### Set task
Locate and copy all lines bearing the word "model".

A run of records:
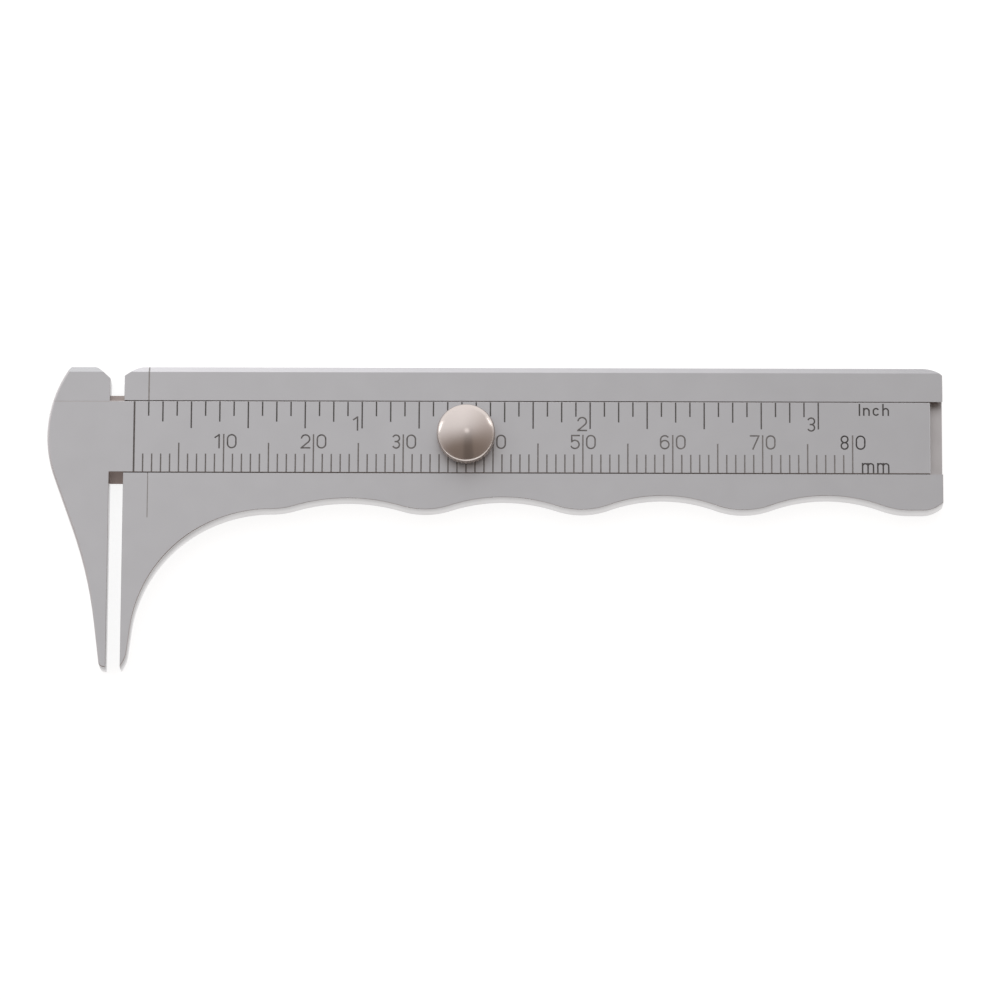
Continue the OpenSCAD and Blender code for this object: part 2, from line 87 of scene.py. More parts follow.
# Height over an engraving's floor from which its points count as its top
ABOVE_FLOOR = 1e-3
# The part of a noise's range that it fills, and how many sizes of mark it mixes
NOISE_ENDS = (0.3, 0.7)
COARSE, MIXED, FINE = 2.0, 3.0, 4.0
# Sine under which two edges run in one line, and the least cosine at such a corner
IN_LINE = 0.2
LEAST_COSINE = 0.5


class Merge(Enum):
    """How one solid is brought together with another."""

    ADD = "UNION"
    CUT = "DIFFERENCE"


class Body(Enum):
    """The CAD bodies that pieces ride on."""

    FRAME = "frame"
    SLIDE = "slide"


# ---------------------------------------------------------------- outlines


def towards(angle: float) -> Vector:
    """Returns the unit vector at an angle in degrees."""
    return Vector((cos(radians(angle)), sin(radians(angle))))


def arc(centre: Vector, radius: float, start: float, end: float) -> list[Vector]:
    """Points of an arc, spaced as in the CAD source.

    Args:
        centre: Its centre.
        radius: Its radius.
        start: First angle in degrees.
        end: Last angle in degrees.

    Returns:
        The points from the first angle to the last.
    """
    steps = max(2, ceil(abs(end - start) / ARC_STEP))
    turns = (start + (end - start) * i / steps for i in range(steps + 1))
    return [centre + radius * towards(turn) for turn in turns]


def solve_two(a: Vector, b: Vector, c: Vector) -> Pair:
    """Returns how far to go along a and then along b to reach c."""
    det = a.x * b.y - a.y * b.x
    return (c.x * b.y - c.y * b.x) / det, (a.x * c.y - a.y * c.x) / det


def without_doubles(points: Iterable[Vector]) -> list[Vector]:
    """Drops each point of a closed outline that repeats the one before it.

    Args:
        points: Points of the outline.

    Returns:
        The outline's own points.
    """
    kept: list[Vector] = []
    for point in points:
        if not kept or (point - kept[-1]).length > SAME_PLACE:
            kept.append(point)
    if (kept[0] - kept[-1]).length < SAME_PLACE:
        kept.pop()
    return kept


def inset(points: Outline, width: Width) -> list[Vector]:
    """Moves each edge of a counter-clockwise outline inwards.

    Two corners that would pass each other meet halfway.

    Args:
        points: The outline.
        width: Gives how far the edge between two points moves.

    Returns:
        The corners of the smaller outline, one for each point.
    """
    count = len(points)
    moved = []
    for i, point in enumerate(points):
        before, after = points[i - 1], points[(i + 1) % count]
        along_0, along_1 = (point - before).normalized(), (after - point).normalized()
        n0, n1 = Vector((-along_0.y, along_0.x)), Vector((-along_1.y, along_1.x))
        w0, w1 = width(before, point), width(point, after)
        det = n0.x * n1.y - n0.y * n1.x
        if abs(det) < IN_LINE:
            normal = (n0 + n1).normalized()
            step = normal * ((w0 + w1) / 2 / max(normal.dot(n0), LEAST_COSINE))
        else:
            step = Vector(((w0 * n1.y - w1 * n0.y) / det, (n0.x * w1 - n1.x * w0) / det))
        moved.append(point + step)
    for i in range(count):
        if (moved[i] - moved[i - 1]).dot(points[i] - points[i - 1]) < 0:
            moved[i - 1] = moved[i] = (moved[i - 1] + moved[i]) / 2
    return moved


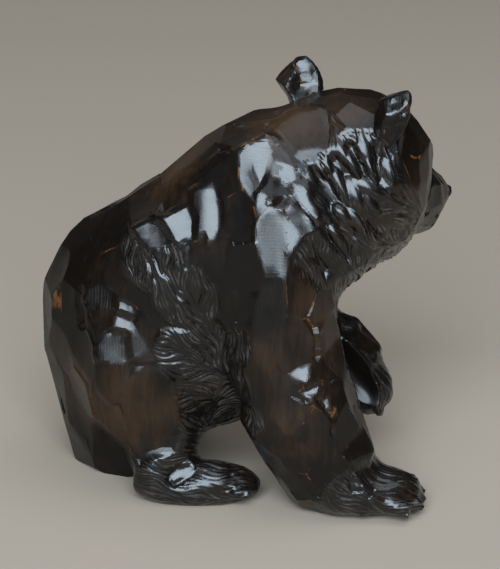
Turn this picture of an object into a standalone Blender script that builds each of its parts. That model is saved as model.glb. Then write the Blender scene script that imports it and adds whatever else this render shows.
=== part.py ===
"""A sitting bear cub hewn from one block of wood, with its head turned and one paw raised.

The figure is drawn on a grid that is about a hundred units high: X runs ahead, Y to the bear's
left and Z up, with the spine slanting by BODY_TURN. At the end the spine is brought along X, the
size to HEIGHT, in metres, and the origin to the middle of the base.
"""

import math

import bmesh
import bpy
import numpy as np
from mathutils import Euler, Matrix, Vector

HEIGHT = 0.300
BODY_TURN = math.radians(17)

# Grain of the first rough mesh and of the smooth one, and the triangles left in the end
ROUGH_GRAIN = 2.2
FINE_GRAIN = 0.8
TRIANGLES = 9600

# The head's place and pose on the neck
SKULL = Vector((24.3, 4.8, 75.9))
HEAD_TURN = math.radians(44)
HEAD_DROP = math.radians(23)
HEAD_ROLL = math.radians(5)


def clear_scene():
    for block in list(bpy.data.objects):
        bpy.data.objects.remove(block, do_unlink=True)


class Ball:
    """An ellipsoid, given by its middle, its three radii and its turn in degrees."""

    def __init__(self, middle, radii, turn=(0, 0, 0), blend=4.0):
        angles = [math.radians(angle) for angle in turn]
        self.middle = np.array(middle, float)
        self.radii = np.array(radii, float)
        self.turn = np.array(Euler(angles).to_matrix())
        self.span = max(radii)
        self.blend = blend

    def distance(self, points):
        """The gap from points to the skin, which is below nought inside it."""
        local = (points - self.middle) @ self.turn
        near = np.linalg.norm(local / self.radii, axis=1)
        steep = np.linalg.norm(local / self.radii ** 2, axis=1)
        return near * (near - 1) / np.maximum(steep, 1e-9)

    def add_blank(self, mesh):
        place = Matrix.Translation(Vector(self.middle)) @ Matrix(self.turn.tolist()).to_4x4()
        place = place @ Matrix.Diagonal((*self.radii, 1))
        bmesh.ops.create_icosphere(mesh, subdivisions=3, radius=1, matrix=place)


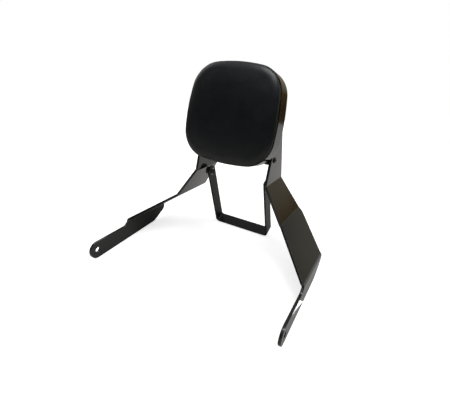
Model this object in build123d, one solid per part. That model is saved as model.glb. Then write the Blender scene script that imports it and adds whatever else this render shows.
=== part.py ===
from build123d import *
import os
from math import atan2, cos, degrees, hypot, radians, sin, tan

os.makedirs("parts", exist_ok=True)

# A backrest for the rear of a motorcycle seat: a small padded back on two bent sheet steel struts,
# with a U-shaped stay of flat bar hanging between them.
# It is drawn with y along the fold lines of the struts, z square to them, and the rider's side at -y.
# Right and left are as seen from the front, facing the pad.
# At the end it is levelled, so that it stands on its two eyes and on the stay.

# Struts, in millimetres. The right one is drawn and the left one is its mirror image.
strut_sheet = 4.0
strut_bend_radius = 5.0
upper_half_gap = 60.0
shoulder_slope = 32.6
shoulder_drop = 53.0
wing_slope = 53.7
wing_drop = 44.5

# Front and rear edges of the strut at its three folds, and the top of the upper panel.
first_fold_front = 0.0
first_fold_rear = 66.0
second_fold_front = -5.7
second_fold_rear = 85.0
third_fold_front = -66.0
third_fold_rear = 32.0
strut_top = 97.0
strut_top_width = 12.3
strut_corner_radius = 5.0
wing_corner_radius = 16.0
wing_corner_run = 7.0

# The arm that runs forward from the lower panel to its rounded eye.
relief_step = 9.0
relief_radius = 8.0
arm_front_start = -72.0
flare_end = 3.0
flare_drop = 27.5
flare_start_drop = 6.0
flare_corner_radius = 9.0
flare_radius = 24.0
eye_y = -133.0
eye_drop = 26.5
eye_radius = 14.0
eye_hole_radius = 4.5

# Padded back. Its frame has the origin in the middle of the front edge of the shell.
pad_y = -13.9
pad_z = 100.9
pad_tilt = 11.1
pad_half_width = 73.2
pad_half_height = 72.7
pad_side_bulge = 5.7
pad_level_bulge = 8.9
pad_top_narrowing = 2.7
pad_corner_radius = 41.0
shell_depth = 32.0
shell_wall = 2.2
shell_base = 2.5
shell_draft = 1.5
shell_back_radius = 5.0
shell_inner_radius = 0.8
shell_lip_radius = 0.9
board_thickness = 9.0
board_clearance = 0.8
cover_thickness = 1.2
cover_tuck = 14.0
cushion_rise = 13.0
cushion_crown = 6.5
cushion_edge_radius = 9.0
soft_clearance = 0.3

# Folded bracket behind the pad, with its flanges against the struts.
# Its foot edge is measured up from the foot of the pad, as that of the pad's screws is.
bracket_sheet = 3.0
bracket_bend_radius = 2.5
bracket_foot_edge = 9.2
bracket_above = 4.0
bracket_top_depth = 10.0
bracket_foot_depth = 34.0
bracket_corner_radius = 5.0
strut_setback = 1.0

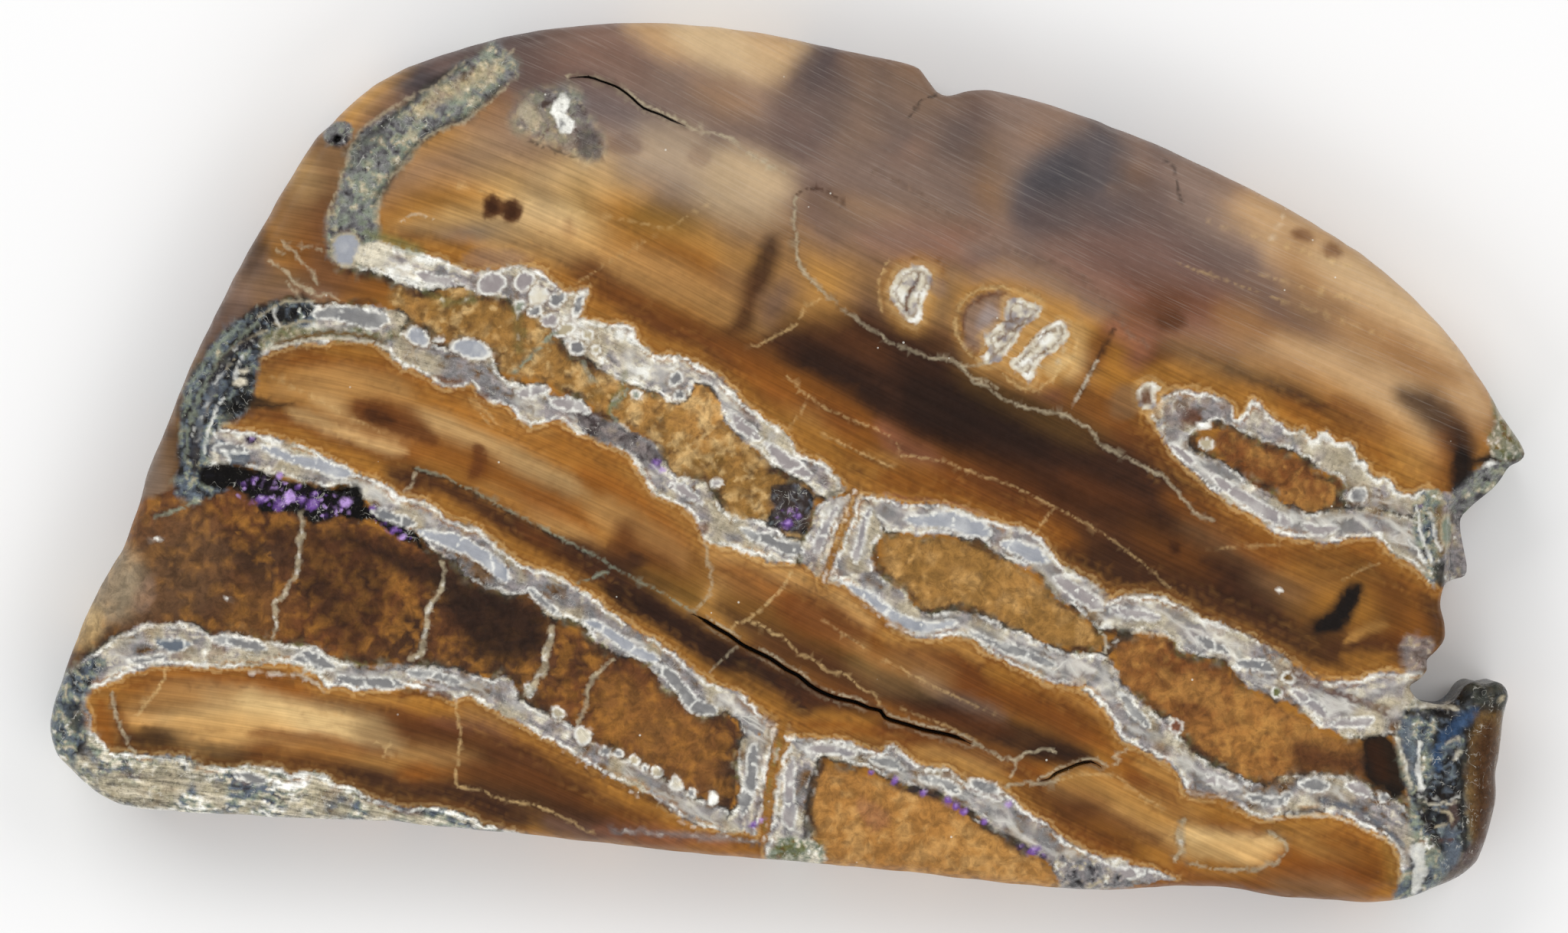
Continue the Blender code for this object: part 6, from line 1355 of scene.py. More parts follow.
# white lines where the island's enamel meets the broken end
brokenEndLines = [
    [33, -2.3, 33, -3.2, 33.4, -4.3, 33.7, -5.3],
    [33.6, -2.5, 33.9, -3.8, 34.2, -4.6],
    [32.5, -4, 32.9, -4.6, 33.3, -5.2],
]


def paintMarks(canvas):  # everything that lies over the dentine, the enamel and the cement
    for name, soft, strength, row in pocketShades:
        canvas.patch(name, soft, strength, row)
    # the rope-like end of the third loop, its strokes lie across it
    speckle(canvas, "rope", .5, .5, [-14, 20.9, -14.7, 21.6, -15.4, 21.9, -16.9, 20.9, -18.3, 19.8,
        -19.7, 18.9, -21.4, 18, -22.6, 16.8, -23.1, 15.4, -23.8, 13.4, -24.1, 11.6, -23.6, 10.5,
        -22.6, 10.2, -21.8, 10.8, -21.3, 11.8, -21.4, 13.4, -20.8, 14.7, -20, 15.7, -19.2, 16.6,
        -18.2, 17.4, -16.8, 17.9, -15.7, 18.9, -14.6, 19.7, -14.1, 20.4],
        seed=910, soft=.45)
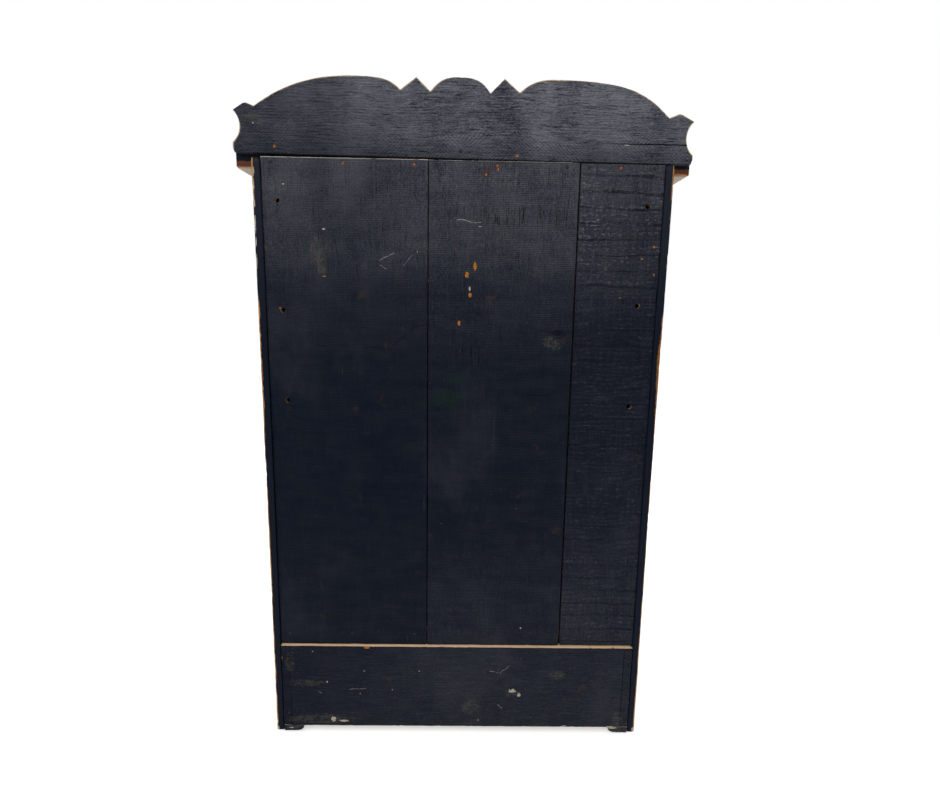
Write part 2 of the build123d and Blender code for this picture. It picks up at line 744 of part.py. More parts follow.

### Task response
Turn this picture of an object into a standalone Blender script that builds each of its parts. That model is saved as model.glb. Then write the Blender scene script that imports it and adds whatever else this render shows.
Model this object in build123d, one solid per part. That model is saved as model.glb. Then write the Blender scene script that imports it and adds whatever else this render shows.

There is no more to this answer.